Teen sexuality, and the way it's expressed, is a vexed issue – something parents fear, teachers gloss over and churches attempt to control. These days, it's further complicated by social networking systems. Back in the mid-90s, when I first started to notice boys, you would start hanging out on the basis of proximity (dating someone who lived close by or went to the same school), attraction (lack of facial acne = big plus) and general interest (they knew some of the same people or had a similar hobby). You'd meet boys at friends' parties, through their older brothers, in church youth groups (I suppose; back then I wasn't much of a church-goer), at the beach or on the school bus. These days kids hook up on the basis of MySpace profiles and pictures (which are often Photoshopped or posed provocatively).
The question of sex – when to start doing it, who with and why – is even more complex. Teen sexual experimentation is nothing new (just look at 1981 Bruce Beresford flick Puberty Blues). That's not to say the majority of teen girls aren't smart, carefully weighing up their decisions about when to 'go there' despite the pressures of raging hormones, more 'advanced' (or easily led) friends, and that all-encompassing quest to be cool. We also have groups of Christian teens pledging their virginity till marriage (and their parents sighing relief).
My own teens were a flurry of 'pash and dash's' and relationships with young boys who didn't know any better. Had my parents known what I was up to, I'm sure they would have locked me up in a tower Rapunzel-style. But you get away with a lot when your school results are good and you say 'please' and 'thank you'. In hindsight, had I established my own 'value code' earlier on (as you know, I rediscovered Christianity a few years ago now), and stuck to it, I would have saved myself a lot of heartache, regret, misdirected energy and misused brain space. Teen brains are oft not equipped to deal with the complications of intimacy.
The Saturday Sydney Morning Herald yesterday published a feature story on teen sex – 'Let's talk about sleepovers' by Julie Szego. According to the story, teens are 'claiming' each other, which is basically lay-bying someone you're interested in but shopping around on the side (it seems today's teens have too much choice, in every way, and bore easily). They're also embarking on sexual exploration earlier (the average 'first time' age now being 16).

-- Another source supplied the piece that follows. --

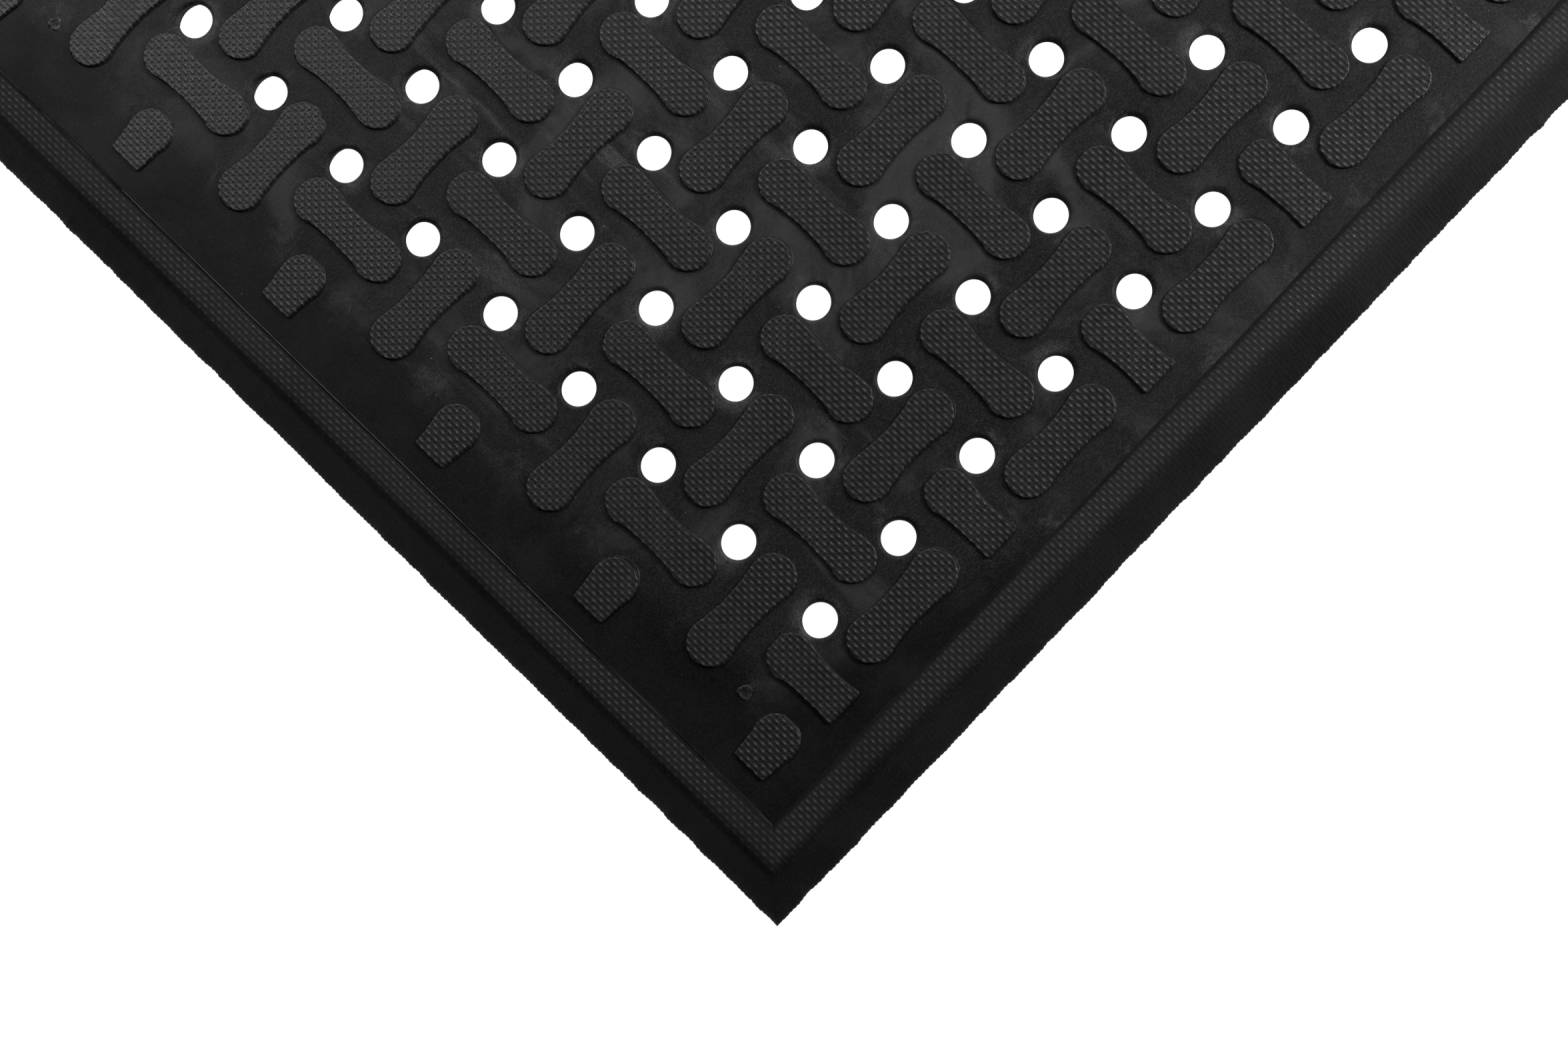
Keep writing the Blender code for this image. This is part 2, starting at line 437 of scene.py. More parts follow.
def field_rubber():
    """Smooth black rubber of the recessed field, rubbed lighter in patches, streaks and round the holes."""
    tree = Tree("field_rubber", 0.5, 0.22)
    patches = tree.ramp(tree.noise(17.0, 6.0, 0.62, 0.9), 0.48, 0.68)
    clouds = tree.ramp(tree.noise(4.5, 3.0, 0.5), 0.35, 0.7)
    inner = studded_part(tree)
    grain = tree.noise(1900.0, 4.0, 0.8)
    base = tree.mix(clouds, grey(0.0010), grey(0.0035))
    worn = tree.mix(tree.times(inner, 0.9), base, grey(0.0065))
    rubbing = tree.times(patches, tree.ramp(inner, 0.0, 1.0, 0.12, 0.90))
    rubbed = tree.mix(rubbing, worn, grey(0.046))
    chalky = tree.mix(field_chalk(tree, inner, grain), rubbed, grey(0.17))
    sprinkle = tree.times(tree.ramp(grain, 0.44, 0.66), tree.ramp(inner, 0.0, 1.0, 0.15, 0.42))
    sprinkled = tree.mix(sprinkle, chalky, grey(0.080))
    flecks = tree.ramp(tree.noise(520.0, 2.0, 0.6), 0.75, 0.80)
    tree.set("Base Color", tree.mix(flecks, sprinkled, grey(0.16)))
    shine = tree.ramp(tree.noise(26.0, 5.0, 0.6, 0.5), 0.3, 0.72, 0.36, 0.56)
    tree.set("Roughness", tree.maths("ADD", shine, tree.times(patches, 0.08)))
    swell = tree.bump(tree.noise(55.0, 3.0, 0.5), 0.0006, 0.5)
    fine = tree.bump(tree.noise(2300.0, 3.0, 0.7), 0.00012, 0.8, swell)
    tree.set("Normal", tree.bump(grain, 0.00010, 0.5, fine))
    return tree.material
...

The 'raunch culture' created by Paris Hilton and her posse, hip-hop film clips and singers like Rihanna, who quite literally wear their sexual desirability (think Fergie's midriff tops, Paris's thigh-scraping dresses and Britney's cleavage-enhancing halter tops) has definitely had an effect on girls. And the guys who date them. In the SMH story, one boy says: "Those [girls] who don't act raunchy and everything, well, it's not that they get ostracised, but people aren't as willing to go out with them to parties and stuff... It's a bit of a Catch-22 for girls; you're judged if you do things, and you're judged if you don't." Further in the article, a school counsellor says: "I've seen girls presenting themselves as promiscuous on their MySpace profile and then taking on that persona in reality... they'll change their behaviour to suit their profile if they think they're getting a lot of kudos." Another school counsellor interviewed by Szego says some girls are basing their self-esteem on "serious" relationships, becoming dependent on the guys they date.

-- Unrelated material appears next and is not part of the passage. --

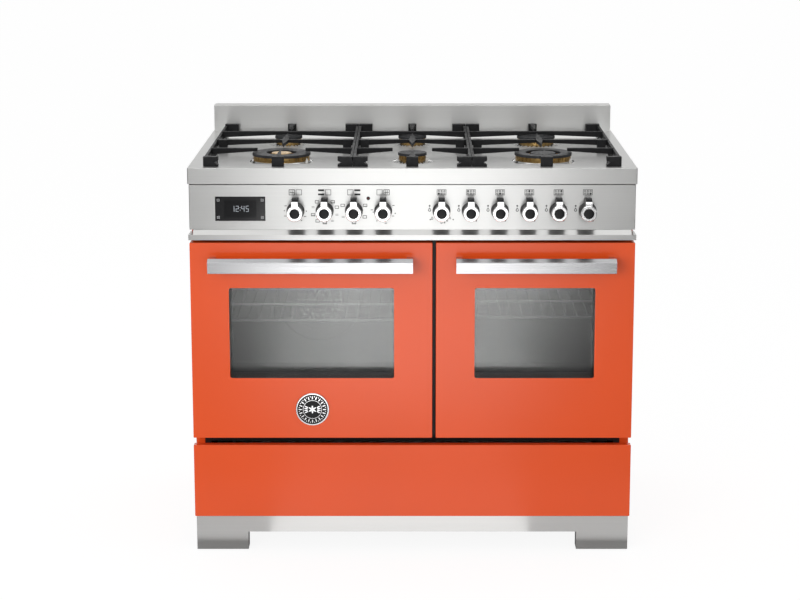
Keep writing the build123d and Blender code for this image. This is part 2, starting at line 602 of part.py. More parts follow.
# ---------------------------------------------------------------- grates
def bar(x, y, tips):
    """A cross bar that thins towards the burner; tips is the half gap left over it."""
    middle = sum(x) / 2
    low, top = GRATE_Z
    for side in (-1, 1):
        root = middle + side * (x[1] - middle - 5)
        end = middle + side * tips
        shape = ((root, low), (root, top), (end, top), (end, top - 7))
        prism(shape, facing(y), 4.5, both=True)


def grate(x, tip, name):
    """One cast pan support: side rails, cross bars, fingers and feet."""
    middle = sum(x) / 2
    low, top = GRATE_Z
    front, back = GRATE_Y
    rest_z = HOB_Z + FOOT_GAP
    with BuildPart() as casting:
        for rail_x, foot_x, mid_x in (
            ((x[0], x[0] + RAIL), (x[0], x[0] + 33), (x[0] + 10, x[0] + 30)),
            ((x[1] - RAIL, x[1]), (x[1] - 33, x[1]), (x[1] - 30, x[1] - 10)),
        ):
            block(rail_x, (front, back), (low + 1, top - 3))
            block(foot_x, (front, front + 18), (rest_z, top))
            block(foot_x, (back - 18, back), (rest_z, top))
            block(mid_x, (BARS_Y[1] - 9, BARS_Y[1] + 9), (PAN_Z + FOOT_GAP, top))
        for bar_y, gap in zip(BARS_Y, (tip, 0, 0)):
            bar(x, bar_y, gap)
        diamond = ((middle, -64), (middle + 8.5, BARS_Y[1]), (middle, 123), (middle - 8.5, BARS_Y[1]))
        prism(diamond, Plane.XY.offset(top - 8), 8)
        for foot_y, half, finger_tip in (((front, front + 14), 13.5, -163), ((back - 14, back), 10, 200)):
            block((middle - half, middle + half), foot_y, (rest_z, top))
            root_y = foot_y[1] if finger_tip < 0 else foot_y[0]
            finger = ((middle - 7, root_y), (middle + 7, root_y), (middle + 1.5, finger_tip), (middle - 1.5, finger_tip))
            prism(finger, Plane.XY.offset(top - 8), 8)
        for foot_x, inner in ((x[0] + 33, -9), (x[1] - 33, 9)):
            notch = ((foot_x, top - 9), (foot_x + inner, top - 13), (foot_x, top - 18))
            prism(notch, facing(front + 18), 18, mode=Mode.SUBTRACT)
        anchors = (x[0] + 18, middle - 5, x[1] - 28)
        for anchor in anchors:
            block((anchor, anchor + 10), (front + 12, FRONT_TIE_Y[1]), (rest_z + 0.6, rest_z + 6))
            block((anchor, anchor + 10), FRONT_TIE_Y, (PAN_Z + 0.6, rest_z + 6))
        block((anchors[0], anchors[-1] + 10), FRONT_TIE_Y, (PAN_Z + 0.6, PAN_Z + 4.2))
        block(x, (back - 10, back - 5), (rest_z, rest_z + 4))
    save(casting.part, name)


grate((-466, -133.5), 55, "grate_left")
grate((-132.5, 132.5), 45, "grate_middle")
grate((133.5, 466), 55, "grate_right")
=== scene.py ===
"""Looks of the freestanding gas range: materials, printed marks, small trim, floor, lights and camera."""

import json
import math

import bmesh
import bpy
from mathutils import Matrix, Vector


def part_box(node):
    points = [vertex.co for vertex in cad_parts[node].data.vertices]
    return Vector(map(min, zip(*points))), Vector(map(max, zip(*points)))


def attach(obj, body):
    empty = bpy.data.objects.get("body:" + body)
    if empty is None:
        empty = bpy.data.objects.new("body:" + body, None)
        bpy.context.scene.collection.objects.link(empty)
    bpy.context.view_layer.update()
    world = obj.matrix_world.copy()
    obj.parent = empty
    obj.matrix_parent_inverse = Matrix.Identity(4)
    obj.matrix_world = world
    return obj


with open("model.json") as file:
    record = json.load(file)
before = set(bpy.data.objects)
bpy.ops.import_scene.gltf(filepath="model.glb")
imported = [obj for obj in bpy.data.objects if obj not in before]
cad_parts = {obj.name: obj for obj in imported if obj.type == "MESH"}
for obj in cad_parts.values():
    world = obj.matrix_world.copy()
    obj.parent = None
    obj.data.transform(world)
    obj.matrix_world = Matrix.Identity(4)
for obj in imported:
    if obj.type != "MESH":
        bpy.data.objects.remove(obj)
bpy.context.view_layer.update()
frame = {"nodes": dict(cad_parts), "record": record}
nodes = frame["nodes"]
MM = 0.001
AMBIENT = 0.62  # what the room sheds on the object
MIRRORED = 0.40  # the room as the object's metal mirrors it
FLOOR_LIFT = 0.82  # how much of the floor's own shading is hidden from the camera
FLOOR_MIRRORED = 0.15  # the floor's brightness as the metal mirrors it

BURNERS = [(x, y) for y in (-126 * MM, 154 * MM) for x in (-300 * MM, 0.0, 300 * MM)]
CAP_RADII = dict(zip(BURNERS, (66.5, 33.0, 65.5, 33.0, 34.0, 46.0)))
PAN_Z = 882 * MM
PAN_HALF_WIDTH = 468 * MM
PAN_Y = (-227 * MM, 263 * MM)
PANEL_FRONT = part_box("control_panel")[0].y
KNOBS = [n for n in nodes if n.startswith("knob_")]
DOORS = ("left", "right")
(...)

Remember the Sex and the City episode where Carrie takes her 25-year-old protoge to a book party, then later discovers she's a virgin? "Is this supposed to be shocking, wagging one's (rude word) at every good-looking stud who walks by? Please!" says the 25-year-old to a perplexed Carrie. Casual relationships were de rigeur for Carrie and her pals. The female quest for the perfect man (or even a flawed one who would just love you, exclusively) was, of course, the driving force for the show (and Carrie's weekly sex and relationships column for The New York Star). But I think that the positive role of female friendship, rather than how far flagrant promiscuity (worn with Manolo Blahnik shoes) will take you, was the more empowering message the series had to offer.
Young women should be educated about their sexuality, what it means to be a woman and self respect. They need parents, teachers and role models (young female celebrities like America Ferrera, Anne Hathaway, Mandy Moore and Amanda Bynes dress demurely and shy away from the popular LA clubbing scene) to interpret the messages the media at large is sending them about how to represent themselves (after all, cute and smart is just as alluring to boys and men than sexy and flippant). There should also be an emphasis on the establishment of values, whether they be Christian-based, family or other guiding moral principles, with which they can more confidently make decisions, sexual or otherwise.